Kai Hing held several roles during his 21-year tenure at UBS across audit, in which he focused on trading and derivative businesses; and a specialized team responsible for the structuring and risk assessment of complex trades and new businesses.

Equipped with both broad and detailed understanding of finance, Kai Hing then joined the renowned UBS Financial Markets Education team and took on global responsibility to manage programs, create content and teach courses to colleagues and clients on a wide range of topics on equities, fixed income, FX, derivatives, equity valuation, portfolio analysis, risk control frameworks and methodologies.

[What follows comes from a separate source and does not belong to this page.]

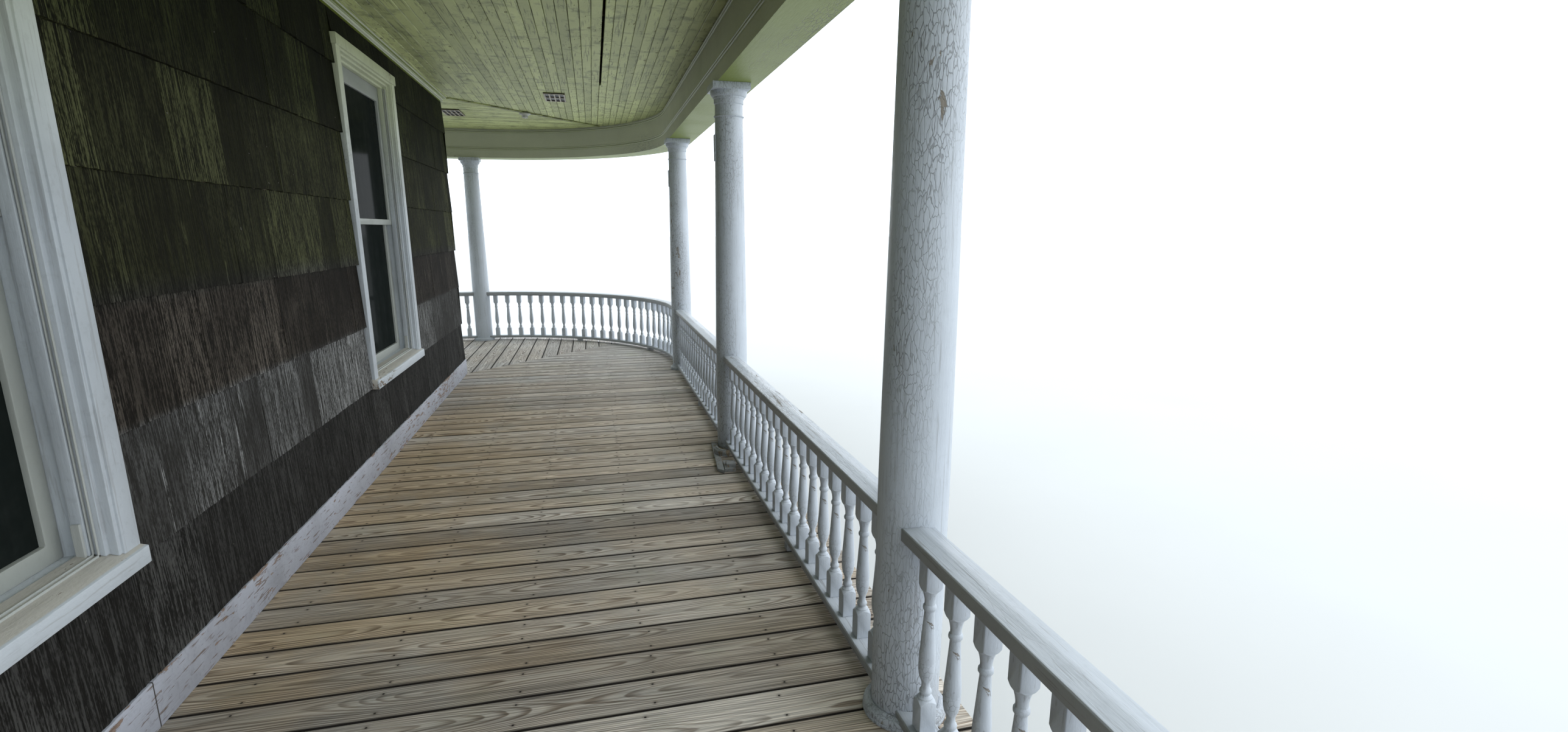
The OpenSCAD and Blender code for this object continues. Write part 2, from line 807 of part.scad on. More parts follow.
module vent(x, y) {
    across_n = 4;
    along_n = 2;
    step_w = (vent_w - vent_bar) / across_n;
    step_l = (vent_l - vent_bar) / along_n;
    translate([x - vent_w / 2, y - vent_l / 2, ceiling_z - vent_t]) difference() {
        cube([vent_w, vent_l, vent_t]);
        for (i = [0 : across_n - 1], k = [0 : along_n - 1])
            translate([vent_bar + i * step_w, vent_bar + k * step_l, -vent_t])
                cube([step_w - vent_bar, step_l - vent_bar, vent_t * 1.8]);
    }
}

module ceiling_vents() {
    color([0.30, 0.22, 0.17]) {
        vent(side_depth * vent_side_share, -vent_side_y);
        vent(-vent_front_x, front_depth * vent_front_share);
    }
}

module lamp_base() {
    along = mitre_reach(corner_r) * lamp_share;
    color([0.72, 0.73, 0.68]) rotate(mitre_a) translate([along, 0, ceiling_z - batten_t]) mirror([0, 0, 1])
        rotate_extrude() polygon([[0, 0], [lamp_d / 2, 0], [lamp_d / 2, 8], [lamp_d / 2 - 6, 14],
            [lamp_d * 0.28, 22], [lamp_d * 0.25, 44], [lamp_d * 0.20, 48], [0, 48]]);
}

// Roof
module rafter_profile(d_in, d_out) {
    difference() {
        polygon([[d_in, roof_under(d_in)], [d_out, roof_under(d_out)],
                 [d_out, roof_under(d_out) - rafter_h], [d_in, roof_under(d_in) - rafter_h]]);
        translate([corner_r - beam_half, header_top - big]) square([beam_w, big]);
    }
}

module rafters() {
    d_out = corner_r + eave_out - rim_t - slip;
    n_side = spread(cy - y_end - rafter_t, rafter_gap);
    n_front = spread(cx - x_end - rafter_t, rafter_gap);
    n_corner = spread(corner_r * PI / 2, rafter_gap);
    color(frame_wood) {
        for (i = [0 : n_side]) {
            y = y_end + i * (cy - y_end - rafter_t) / n_side;
            along_side(y, y + rafter_t) rafter_profile(y + rafter_t > 0 ? butt_t - cx : -cx, d_out);
        }
        for (i = [0 : n_front]) {
            x = x_end + i * (cx - x_end - rafter_t) / n_front;
            along_front(x, x + rafter_t) rafter_profile(-cy, d_out);
        }
        for (i = [1 : n_corner - 1]) translate([cx, cy, 0]) rotate(i * 90 / n_corner)
            translate([0, rafter_t / 2, 0]) rotate([90, 0, 0]) linear_extrude(rafter_t)
                rafter_profile(corner_r * fan_share, d_out);
    }
}

module roof_profile(d_in) {
    d_out = corner_r + eave_out + 20;
    polygon([if (d_in < 0) [d_in, roof_z0], [0, roof_z0], [d_out, roof_under(d_out)],
             [d_out, roof_under(d_out) + roof_t], [0, roof_z0 + roof_t], if (d_in < 0) [d_in, roof_z0 + roof_t]]);
}

module roof_side() { color([0.33, 0.32, 0.31]) along_side(y_end, cy) roof_profile(min(0, -wall_t - cx)); }
module roof_corner() { color([0.33, 0.32, 0.31]) round_corner() roof_profile(0); }
module roof_front() { color([0.33, 0.32, 0.31]) along_front(x_end, cx) roof_profile(min(0, -wall_t - cy)); }

module eave_fascia() {
    d = corner_r + eave_out - rim_t;
    color(paint) whole_sweep() polygon([[d, roof_under(d)], [d + rim_t, roof_under(d + rim_t)],
        [d + rim_t, roof_under(d) - fascia_h], [d, roof_under(d) - fascia_h]]);
}

// Boards that close the roof space at the two open ends, between wall and beam
module end_panel_profile(d_in) {
    d_out = corner_r - beam_half;
    polygon([[d_in, ceiling_z + ceiling_t], [d_out, ceiling_z + ceiling_t],
             [d_out, roof_under(d_out) - rafter_h], [d_in, roof_under(d_in) - rafter_h]]);
}

module end_panels() {
    color(paint) {
        along_side(y_end, y_end + rim_t) end_panel_profile(-cx);
        along_front(x_end, x_end + rim_t) end_panel_profile(-cy);
    }
}

foundation();
wall_side();
wall_front();
shingles_side();
shingles_front();
base_board();
crown_moulding();
window_casings();
window_sashes();
window_glass();
window_sills();
deck_side();
deck_front();
joists();
girders();
rim_board();
piers();
column_shafts();
column_capitals();
column_bases();
broken_base();
column_cleats();
top_rail_side();
top_rail_corner();
top_rail_front();
foot_rail_side();
foot_rail_corner();
foot_rail_front();
rail_blocks();
balusters_side();
balusters_corner();
balusters_front();
beam_side();
beam_corner();
beam_front();
beam_header();
ceiling_side();
ceiling_front();
ceiling_batten();
ceiling_vents();
lamp_base();
rafters();
roof_side();
roof_corner();
roof_front();
eave_fascia();
end_panels();
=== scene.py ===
"""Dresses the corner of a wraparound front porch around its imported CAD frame."""
import math
import random

import bmesh
import bpy
import numpy as np
from bpy.props import FloatProperty, FloatVectorProperty, PointerProperty
from mathutils import Matrix, Vector


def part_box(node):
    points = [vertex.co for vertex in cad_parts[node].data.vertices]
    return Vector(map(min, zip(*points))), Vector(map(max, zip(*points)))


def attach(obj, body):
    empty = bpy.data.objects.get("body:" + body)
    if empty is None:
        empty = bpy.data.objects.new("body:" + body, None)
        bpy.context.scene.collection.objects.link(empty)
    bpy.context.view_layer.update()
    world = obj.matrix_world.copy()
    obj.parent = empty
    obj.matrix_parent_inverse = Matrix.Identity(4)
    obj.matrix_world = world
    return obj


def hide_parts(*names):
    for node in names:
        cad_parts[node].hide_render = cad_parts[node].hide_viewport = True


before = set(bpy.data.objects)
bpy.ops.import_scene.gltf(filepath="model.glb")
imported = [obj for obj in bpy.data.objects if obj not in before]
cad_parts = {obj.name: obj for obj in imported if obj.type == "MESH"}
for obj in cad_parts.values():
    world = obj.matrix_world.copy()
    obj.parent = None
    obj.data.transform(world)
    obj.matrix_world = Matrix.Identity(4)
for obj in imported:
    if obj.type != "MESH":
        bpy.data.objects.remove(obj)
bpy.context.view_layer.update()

bl_info = {
    "name": "Wraparound Porch Corner",
    "version": (1, 0, 0),
    "blender": (4, 5, 0),
    "location": "3D View > Sidebar > Porch",
    "description": "Boards, shingles, turned balusters and old paint for a porch frame",
    "category": "Add Mesh",
}


def points(node):
    """Where a CAD node's points lie."""
    return [v.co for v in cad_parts[node].data.vertices]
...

As an experienced presenter with energetic and enthusiastic presentation style, coupled with a deep understanding of the subjects from his practical experiences, Kai Hing constantly receives high praise from his audience.

Before his career in the financial industry, Kai Hing taught and did research in mathematics after obtaining his Ph.D. in mathematics from the University of Chicago.

Kai Hing leads on our Financial Markets offerings.